Holding a copy of Helen Taussig’s book Congenital Malformations of the Heart is almost like holding a copy of scripture. This is where it all began: before publication of this book in 1947, there was almost no understanding of Congenital Heart Defects (CHD). No way to diagnose them. No field of Pediatric Cardiology, barely any heart surgery to speak of. Very few survivors. No groups like The Congenital Heart Information Network (TCHIN), Mended Hearts or the Adult Congenital Heart Association (ACHA). Hardly anything. And certainly no Adventures of a Funky Heart.
I have heard stories of doctors from the late 1940’s and early 1950’s examining their patients with a stethoscope in one hand and Taussig’s book in the other. And finally, instead of telling the worried parents that the situation was hopeless, being able to offer at least a small chance: “They’re making amazing progress with surgical solutions at Johns Hopkins, maybe if we contact them…”
She was years ahead of her time. Taussig wrote an entire chapter concerning a defect she described as “Atresia or marked hypoplasia of the aortic orifice prevents the expulsion of blood from the left ventricle in the normal manner. In such abnormalities the development of the left ventricle is also usually defective.” This defect is almost certainly what we know today as Hypoplastic Left Heart Syndrome (HLHS).
Other records exist that actually predate Congenital Malformations. Alfred Blalock’s surgical notes from the first Congenital Heart Surgery (later known as the Blalock-Taussig Shunt) have been saved and are online. You can read them here. (Page 1 Page 2) And here is a photo of the clamp that Vivien Thomas designed for the surgery.

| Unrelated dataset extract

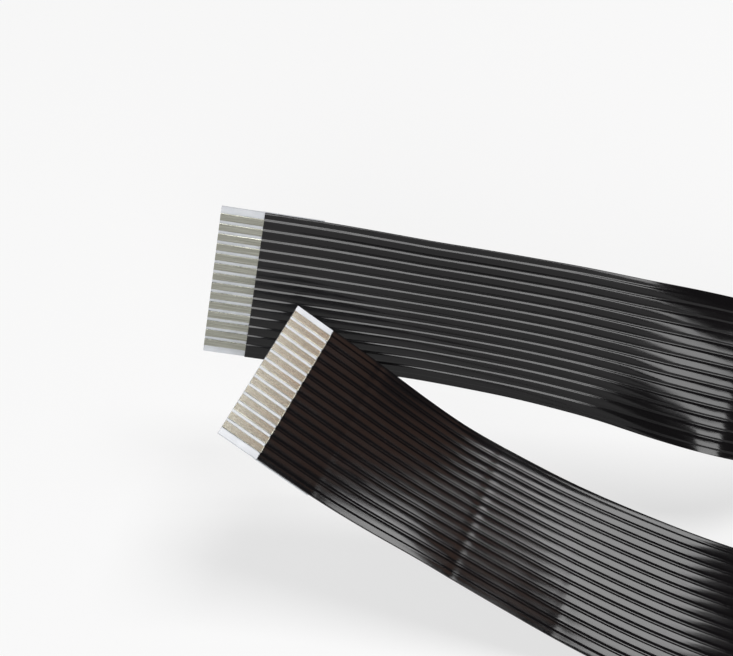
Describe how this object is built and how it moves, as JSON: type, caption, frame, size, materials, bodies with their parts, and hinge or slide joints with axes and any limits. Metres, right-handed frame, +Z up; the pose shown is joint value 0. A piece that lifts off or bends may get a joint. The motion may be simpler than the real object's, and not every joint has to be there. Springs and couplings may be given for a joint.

The first operation occurred on November 29, 1944. Blalock and Taussig wrote a paper about the shunt that was published in the Journal of the American Medical Association on May 19, 1945, that brought the news to the world. (Here’s a drawing from that article). Normally works in medical journals are not noted in the public press, but a medical reporter who was actually a doctor (and not a well informed amateur, as many of them are) read the article. He wrote a short blurb about it that was printed in his paper and picked up by the wire services.
And the people came. At first they went to their local doctors, to find out all they could about this new operation. And then they came to Johns Hopkins Hospital…on the train, in cars, and some of them actually walked, bringing their sick children to the one place that might could help them. Blalock and his team actually performed an estimated 300 heart operations in a single year. The American Weekly printed an article about Taussig, Blalock, and the B-T Shunt in its February 17, 1947 issue and still more people came.
And in late 1947 Congenital Malformations of the Heart was published. The life changing surgery was only designed for Tetralogy of Fallot (ToF) patients, but now there was a way to figure out exactly what was going on in a defective heart, and with knowledge came a chance.
There is a small section titled “The Plan of the Book” in which Taussig notes how her book is organized. In the second paragraph is this chilling sentence, which was true in 1947: “Although occasionally a patient with one of these malformations may live to adult life, in most instances death occurs before eighteen months of age.*” At the bottom of the page, the footnote reads “*The recent advances in vascular surgery may alter the prognosis in this group of malformations.”
I think Dr Taussig would be thrilled with the results of recent advances in vascular surgery.